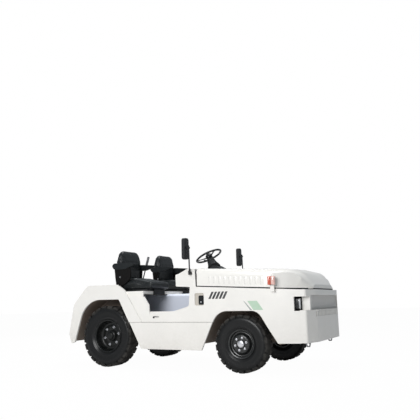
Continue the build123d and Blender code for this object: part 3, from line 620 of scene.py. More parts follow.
def applyModifiers(made):
    bpy.context.view_layer.update()
    graph = bpy.context.evaluated_depsgraph_get()
    mesh = bpy.data.meshes.new_from_object(made.evaluated_get(graph), depsgraph=graph)
    old = made.data
    made.modifiers.clear()
    made.data = mesh
    bpy.data.meshes.remove(old)


def puff(name, node):
    mesh = nodes[node].data.copy()
    mesh.transform(nodes[node].matrix_world)
    made = bpy.data.objects.new(name, mesh)
    bpy.context.scene.collection.objects.link(made)
    bpy.context.view_layer.objects.active = made
    remesh = made.modifiers.new("remesh", "REMESH")
    remesh.mode, remesh.voxel_size = "VOXEL", seat["voxel"]
    smooth = made.modifiers.new("smooth", "SMOOTH")
    smooth.factor, smooth.iterations = 0.5, seat["round"]
    applyModifiers(made)
    rest = [v.co.copy() for v in made.data.vertices]
    cloth = made.modifiers.new("cloth", "CLOTH")
    cloth.settings.quality = 4
    cloth.settings.use_pressure = True
    cloth.settings.uniform_pressure_force = 3.5
    cloth.settings.effector_weights.gravity = 0
    cloth.settings.tension_stiffness = 15
    cloth.settings.compression_stiffness = 15
    cloth.settings.bending_stiffness = 0.5
    scene = bpy.context.scene
    for step in range(1, 17):
        scene.frame_set(step)
    applyModifiers(made)
    scene.frame_set(1)
    for v, old in zip(made.data.vertices, rest):
        move = v.co - old
        if move.length > seat["cap"]:
            v.co = old + move.normalized() * seat["cap"]
    low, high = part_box(node)
    found = [[pick(v.co[i] for v in made.data.vertices) for i in range(3)] for pick in (min, max)]
    for v in made.data.vertices:
        v.co = Vector([low[i] + (high[i] - low[i]) * (v.co[i] - found[0][i]) / (found[1][i] - found[0][i])
            for i in range(3)])
    return made


# sewn lines pressed into the face of a pad: distance to each line in the pad's own plane
def sew(made, lines, facing):
    facing = Vector(facing)
    for v, n in [(v, v.normal.copy()) for v in made.data.vertices]:
        front = n.dot(facing)
        if front <= 0.15:
            continue
        flat = v.co - facing * v.co.dot(facing)
        for a, b in lines:
            a, b = Vector(a), Vector(b)
            t = max(0.0, min(1.0, (flat - a).dot(b - a) / (b - a).length_squared))
            away = (flat - (a + (b - a) * t)).length
            v.co -= n * seat["seam"] * front * math.exp(-((away / seat["seamWidth"]) ** 2))


def tubeRing(bm, points, radius, sides=8):
    n = len(points)
    rows = []
    for i, p in enumerate(points):
        along = (points[(i + 1) % n] - points[i - 1]).normalized()
        across = along.cross(Vector((0, 0, 1)))
        across = across.normalized() if across.length > 1e-3 else Vector((1, 0, 0))
        other = along.cross(across)
        turns = [2 * math.pi * k / sides for k in range(sides)]
        rows.append([bm.verts.new(p + radius * (math.cos(t) * across + math.sin(t) * other))
            for t in turns])
    for i in range(n):
        a, b = rows[i], rows[(i + 1) % n]
        for k in range(sides):
            j = (k + 1) % sides
            bm.faces.new((a[k], a[j], b[j], b[k]))


# piping sewn round a pad's face: an outline laid on the pad along one axis
def pipe(made, bm, corners, radius, axis, start):
    tree = bvhtree.BVHTree.FromPolygons([v.co for v in made.data.vertices],
        [p.vertices for p in made.data.polygons])
    way = Vector(axis)
    loop = rounded(corners, radius, 6)
    dense = []
    for a, b in zip(loop, loop[1:] + loop[:1]):
        a, b = Vector(a), Vector(b)
        count = max(1, int((b - a).length / 0.02))
        dense += [a + (b - a) * k / count for k in range(count) if (b - a).length > 1e-4]
    points = []
    for p in dense:
        hit = tree.ray_cast(p - way * start, way)[0]
        if hit:
            points.append(hit)
    for _ in range(3):
        points = [(points[i - 1] + 2 * p + points[(i + 1) % len(points)]) / 4 for i, p in enumerate(points)]
    tubeRing(bm, points, seat["piping"])


def finishPad(made, hide):
    for p in made.data.polygons:
        p.use_smooth = True
    made.data.materials.clear()
    made.data.materials.append(finishes["vinyl"])
    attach(made, "chassis")
    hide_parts(hide)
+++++
Task to carry out
Repeat the material word for word from its opening line up to and including the line containing "bpy.data.meshes.remove(old)".

Task output
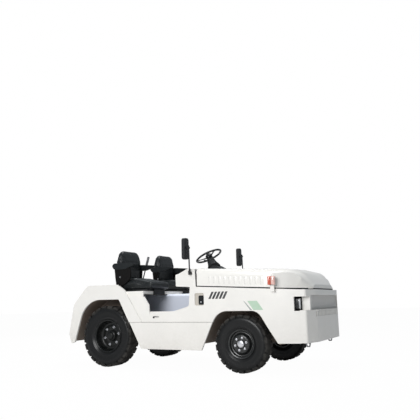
Continue the build123d and Blender code for this object: part 3, from line 620 of scene.py. More parts follow.
def applyModifiers(made):
    bpy.context.view_layer.update()
    graph = bpy.context.evaluated_depsgraph_get()
    mesh = bpy.data.meshes.new_from_object(made.evaluated_get(graph), depsgraph=graph)
    old = made.data
    made.modifiers.clear()
    made.data = mesh
    bpy.data.meshes.remove(old)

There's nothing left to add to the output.